Coordinación de sección y traducciones por Héctor Lindo-Fuentes
El Consejo Revolucionario de Gobierno que llegó al poder en 1948 proclamó que la honestidad era uno de los principios claves de la administración pública. Los mismos miembros del Consejo se propusieron dar el ejemplo haciendo algo que nadie había hecho anteriormente: a mediados de enero de 1949 presentaron un recuento certificado por notario de los activos que poseían tanto ellos como los miembros del gabinete de gobierno. Al terminar su período iban a repetir el ejercicio para efectos de comparación. El Consejo también había tomado medidas para evitar que los funcionarios de la administración anterior se llevaran fondos mal habidos. El Decreto número 7 del 20 de diciembre de 1948 congeló los fondos de veinticuatro funcionarios y los de sus parientes en el cuarto grado de consanguinidad y segundo de afinidad. Por medio del Decreto No. 69 del 11 de febrero de 1949 el Consejo creó el aparato institucional para hacer frente a lo que se llamó “enriquecimiento sin causa justa” cometido por las personas a las que se habían congelado los activos. A esto se llamó la “Ley de la Corte de Probidad,” que estructuró una corte ad-hoc, definió varios tipos de ofensas, y fijó las penas (devolución del total de los fondos mal habidos más veinticinco por ciento de esa cifra en concepto de daños, y el pago de los costos del juicio).
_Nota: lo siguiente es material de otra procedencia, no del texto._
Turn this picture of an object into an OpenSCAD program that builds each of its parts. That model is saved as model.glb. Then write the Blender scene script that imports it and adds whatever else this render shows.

Al hacer esto el Consejo Revolucionario transfirió a la Corte un problema enfadoso que ya estaba creando numerosas dificultades tanto dentro como fuera del país. Había grandes expectativas con respecto al resultado del juicio que se iba a seguir porque, como reportaron diplomáticos de Estados Unidos, “la Ley se diseñó para ajustarse al delito”, y por largo tiempo todo mundo estaba al tanto de la corrupción que existía en el gobierno del recién depuesto General Salvador Castaneda Castro.
Ciertamente que el juicio fue sensacional, no tanto por lo que ocurrió en la sala de juicios como por las expectativas creadas por algo tan inusual en El Salvador. Durante más de año y medio la prensa publicó todo tipo de reportes sensacionalistas sobre los debates en la Corte y las resoluciones, sobre las condiciones de vida de quienes estaban en prisión (incluyendo al General Castaneda Castro), sobre los varios esfuerzos para sacar de la cárcel a los acusados, el rechazo de recursos de exhibición personal, etc.
A lo largo de 1949 y la mayor parte de 1950 muchos percibían a la Corte de Probidad como la prueba más genuina de que se iba a eliminar la corrupción en el gobierno. En consecuencia, siguió siendo una fuente de legitimidad para el gobierno del Consejo Revolucionario, inclusive cuando otras promesas de la proclama idealista que siguió al golpe de estado de 1948 mostraban señales de deterioro.
Pero desde que comenzó el juicio había indicaciones de que el grupo gobernante tenía una división de opiniones sobre si era oportuno llevarlo a cabo. Como muestran los informes de los diplomáticos de Estados Unidos, varios funcionarios expresaron en privado sus reservas sobre los costos políticos de seguir un juicio que, de acuerdo con la bien orquestada propaganda de grupos conservadores, no era más que venganza política. Por supuesto, también estaban los costos políticos de una retirada. Por esta razón no fue sino hasta después de las elecciones y el establecimiento de un nuevo gobierno en septiembre de 1950 que se despachó el problema con prontitud.
Una orden presidencial directa del nuevo Presidente de la República, el Coronel Oscar Osorio, dio marcha atrás al proceso en la Corte y puso en libertad a Castaneda y a sus asociados. Esta acción se presentó como un acto de clemencia, pero en realidad fue una señal del tipo de democracia que iba a producir el nuevo régimen, y auguraba pocas esperanzas para el futuro desarrollo de un poder judicial independiente. Todos los miembros de la Corte renunciaron después de la decisión del Presidente Osorio.